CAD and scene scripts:
----------

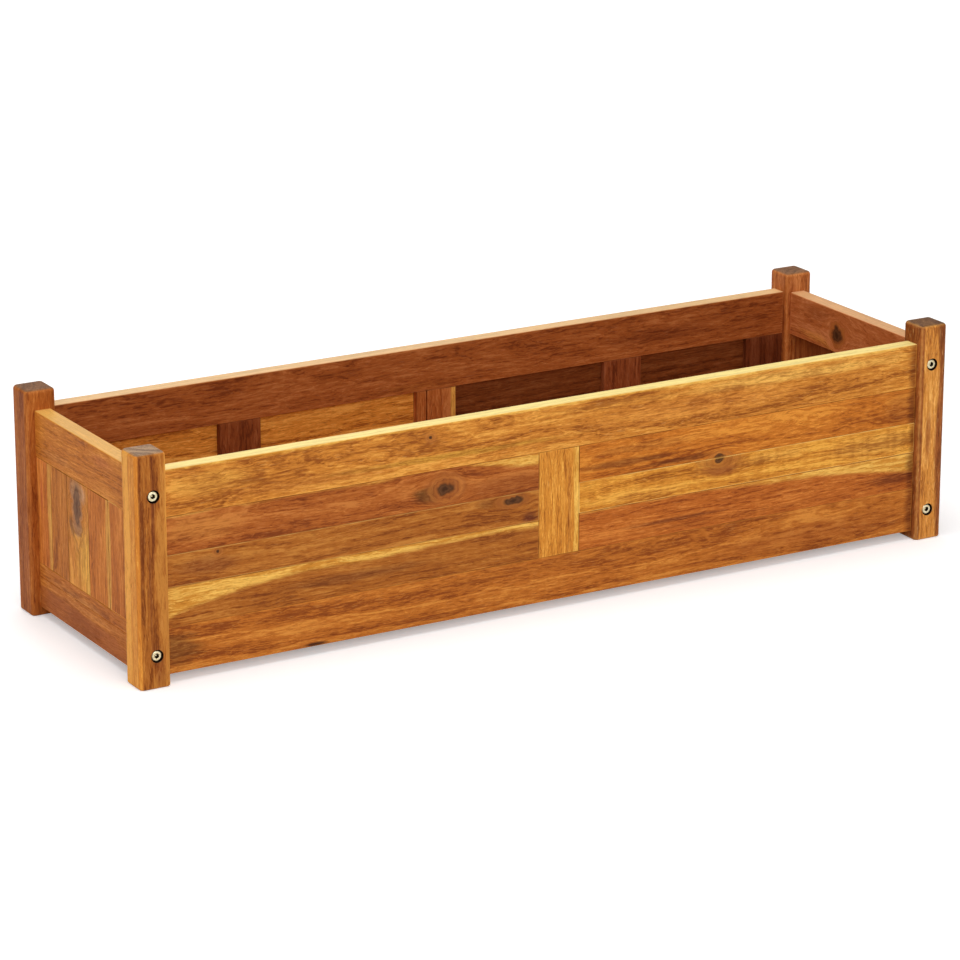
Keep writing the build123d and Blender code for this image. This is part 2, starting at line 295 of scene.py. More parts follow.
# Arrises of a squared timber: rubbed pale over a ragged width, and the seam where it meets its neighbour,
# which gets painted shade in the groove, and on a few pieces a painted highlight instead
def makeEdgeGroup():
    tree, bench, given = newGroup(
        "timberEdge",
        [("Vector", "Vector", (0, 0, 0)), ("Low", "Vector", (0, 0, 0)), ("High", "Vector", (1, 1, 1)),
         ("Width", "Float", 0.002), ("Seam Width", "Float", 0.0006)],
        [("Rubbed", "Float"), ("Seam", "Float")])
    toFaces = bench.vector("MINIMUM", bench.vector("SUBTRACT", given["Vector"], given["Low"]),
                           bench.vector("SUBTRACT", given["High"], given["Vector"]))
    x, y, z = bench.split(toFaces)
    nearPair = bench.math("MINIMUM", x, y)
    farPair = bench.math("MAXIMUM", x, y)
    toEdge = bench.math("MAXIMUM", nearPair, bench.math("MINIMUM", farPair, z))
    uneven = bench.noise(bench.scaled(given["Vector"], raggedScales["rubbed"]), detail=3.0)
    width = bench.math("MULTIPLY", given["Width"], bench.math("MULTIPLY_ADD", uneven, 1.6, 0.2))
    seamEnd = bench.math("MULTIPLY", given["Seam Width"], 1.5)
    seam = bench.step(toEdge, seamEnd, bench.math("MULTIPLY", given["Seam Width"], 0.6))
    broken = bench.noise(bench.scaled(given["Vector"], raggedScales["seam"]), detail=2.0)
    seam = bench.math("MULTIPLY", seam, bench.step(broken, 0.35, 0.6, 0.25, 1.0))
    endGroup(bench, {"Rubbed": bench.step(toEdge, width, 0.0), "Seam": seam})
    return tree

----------

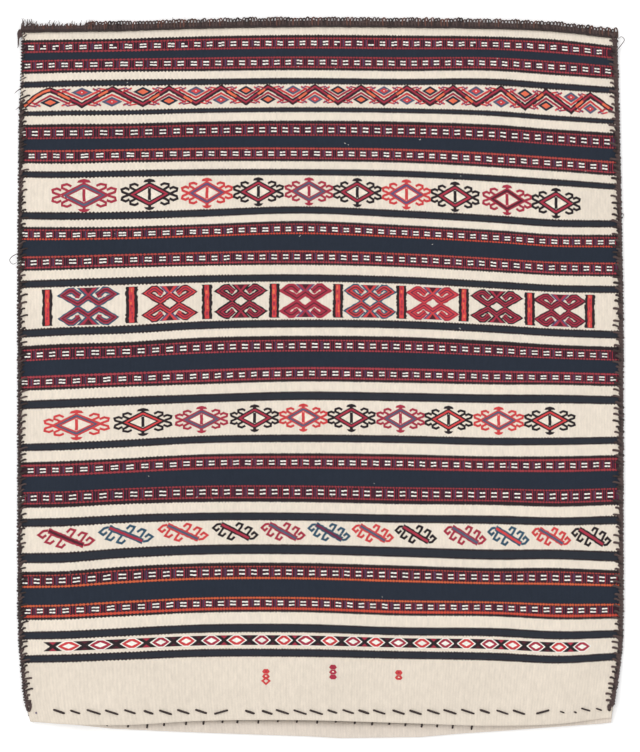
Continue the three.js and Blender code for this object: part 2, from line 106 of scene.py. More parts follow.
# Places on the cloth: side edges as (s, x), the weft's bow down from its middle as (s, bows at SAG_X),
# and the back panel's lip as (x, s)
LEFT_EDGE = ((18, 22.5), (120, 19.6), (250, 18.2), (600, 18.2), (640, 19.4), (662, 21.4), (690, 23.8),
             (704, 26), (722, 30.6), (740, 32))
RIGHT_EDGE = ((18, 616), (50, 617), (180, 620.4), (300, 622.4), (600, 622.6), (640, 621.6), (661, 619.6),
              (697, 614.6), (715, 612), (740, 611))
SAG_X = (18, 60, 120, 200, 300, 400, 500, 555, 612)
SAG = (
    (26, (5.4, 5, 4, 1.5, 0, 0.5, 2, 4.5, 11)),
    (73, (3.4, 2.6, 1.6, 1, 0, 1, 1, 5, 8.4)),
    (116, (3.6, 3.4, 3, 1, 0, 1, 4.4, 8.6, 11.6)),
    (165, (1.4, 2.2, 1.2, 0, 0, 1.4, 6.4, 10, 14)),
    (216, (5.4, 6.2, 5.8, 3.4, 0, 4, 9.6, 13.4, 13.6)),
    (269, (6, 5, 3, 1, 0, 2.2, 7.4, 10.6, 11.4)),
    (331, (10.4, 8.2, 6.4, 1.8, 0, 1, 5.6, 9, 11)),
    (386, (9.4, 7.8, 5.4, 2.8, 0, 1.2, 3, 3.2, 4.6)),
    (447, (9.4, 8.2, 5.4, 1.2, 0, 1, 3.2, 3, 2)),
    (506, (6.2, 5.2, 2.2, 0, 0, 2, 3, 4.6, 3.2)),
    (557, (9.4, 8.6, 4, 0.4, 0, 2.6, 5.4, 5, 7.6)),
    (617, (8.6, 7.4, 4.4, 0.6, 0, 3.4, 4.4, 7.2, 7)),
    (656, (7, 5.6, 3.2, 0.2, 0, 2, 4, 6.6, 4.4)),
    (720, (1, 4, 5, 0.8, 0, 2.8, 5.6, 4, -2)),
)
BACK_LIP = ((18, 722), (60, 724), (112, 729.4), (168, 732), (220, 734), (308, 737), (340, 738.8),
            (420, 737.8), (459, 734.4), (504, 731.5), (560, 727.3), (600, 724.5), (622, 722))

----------

Output exactly the lines running from the line containing "Continue the three.js" through the line containing "724.5), (622, 722))", and only those lines.

--- Output for this task ---
Continue the three.js and Blender code for this object: part 2, from line 106 of scene.py. More parts follow.
# Places on the cloth: side edges as (s, x), the weft's bow down from its middle as (s, bows at SAG_X),
# and the back panel's lip as (x, s)
LEFT_EDGE = ((18, 22.5), (120, 19.6), (250, 18.2), (600, 18.2), (640, 19.4), (662, 21.4), (690, 23.8),
             (704, 26), (722, 30.6), (740, 32))
RIGHT_EDGE = ((18, 616), (50, 617), (180, 620.4), (300, 622.4), (600, 622.6), (640, 621.6), (661, 619.6),
              (697, 614.6), (715, 612), (740, 611))
SAG_X = (18, 60, 120, 200, 300, 400, 500, 555, 612)
SAG = (
    (26, (5.4, 5, 4, 1.5, 0, 0.5, 2, 4.5, 11)),
    (73, (3.4, 2.6, 1.6, 1, 0, 1, 1, 5, 8.4)),
    (116, (3.6, 3.4, 3, 1, 0, 1, 4.4, 8.6, 11.6)),
    (165, (1.4, 2.2, 1.2, 0, 0, 1.4, 6.4, 10, 14)),
    (216, (5.4, 6.2, 5.8, 3.4, 0, 4, 9.6, 13.4, 13.6)),
    (269, (6, 5, 3, 1, 0, 2.2, 7.4, 10.6, 11.4)),
    (331, (10.4, 8.2, 6.4, 1.8, 0, 1, 5.6, 9, 11)),
    (386, (9.4, 7.8, 5.4, 2.8, 0, 1.2, 3, 3.2, 4.6)),
    (447, (9.4, 8.2, 5.4, 1.2, 0, 1, 3.2, 3, 2)),
    (506, (6.2, 5.2, 2.2, 0, 0, 2, 3, 4.6, 3.2)),
    (557, (9.4, 8.6, 4, 0.4, 0, 2.6, 5.4, 5, 7.6)),
    (617, (8.6, 7.4, 4.4, 0.6, 0, 3.4, 4.4, 7.2, 7)),
    (656, (7, 5.6, 3.2, 0.2, 0, 2, 4, 6.6, 4.4)),
    (720, (1, 4, 5, 0.8, 0, 2.8, 5.6, 4, -2)),
)
BACK_LIP = ((18, 722), (60, 724), (112, 729.4), (168, 732), (220, 734), (308, 737), (340, 738.8),
            (420, 737.8), (459, 734.4), (504, 731.5), (560, 727.3), (600, 724.5), (622, 722))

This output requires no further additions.